> _Set exercise_:
Copy each line exactly.

==== Supplied data ====

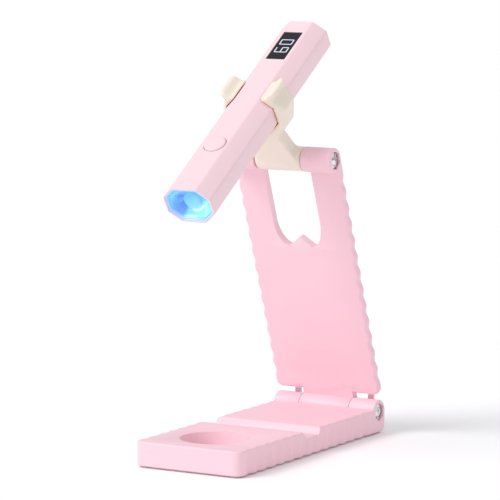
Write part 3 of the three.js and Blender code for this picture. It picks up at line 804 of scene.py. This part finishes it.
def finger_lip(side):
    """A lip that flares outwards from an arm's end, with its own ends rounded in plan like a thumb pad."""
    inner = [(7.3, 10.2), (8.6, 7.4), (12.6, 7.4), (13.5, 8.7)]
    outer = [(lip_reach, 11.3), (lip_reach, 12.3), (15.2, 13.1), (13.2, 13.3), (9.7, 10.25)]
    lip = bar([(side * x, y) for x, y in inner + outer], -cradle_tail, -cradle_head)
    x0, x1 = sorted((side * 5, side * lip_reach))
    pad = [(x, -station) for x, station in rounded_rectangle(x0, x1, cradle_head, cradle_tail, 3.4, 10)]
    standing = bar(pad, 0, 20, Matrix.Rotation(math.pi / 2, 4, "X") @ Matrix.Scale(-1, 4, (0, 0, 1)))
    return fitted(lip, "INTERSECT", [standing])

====

> _Task response_:
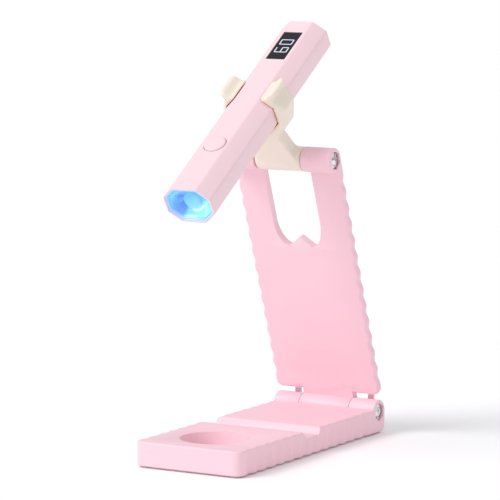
Write part 3 of the three.js and Blender code for this picture. It picks up at line 804 of scene.py. This part finishes it.
def finger_lip(side):
    """A lip that flares outwards from an arm's end, with its own ends rounded in plan like a thumb pad."""
    inner = [(7.3, 10.2), (8.6, 7.4), (12.6, 7.4), (13.5, 8.7)]
    outer = [(lip_reach, 11.3), (lip_reach, 12.3), (15.2, 13.1), (13.2, 13.3), (9.7, 10.25)]
    lip = bar([(side * x, y) for x, y in inner + outer], -cradle_tail, -cradle_head)
    x0, x1 = sorted((side * 5, side * lip_reach))
    pad = [(x, -station) for x, station in rounded_rectangle(x0, x1, cradle_head, cradle_tail, 3.4, 10)]
    standing = bar(pad, 0, 20, Matrix.Rotation(math.pi / 2, 4, "X") @ Matrix.Scale(-1, 4, (0, 0, 1)))
    return fitted(lip, "INTERSECT", [standing])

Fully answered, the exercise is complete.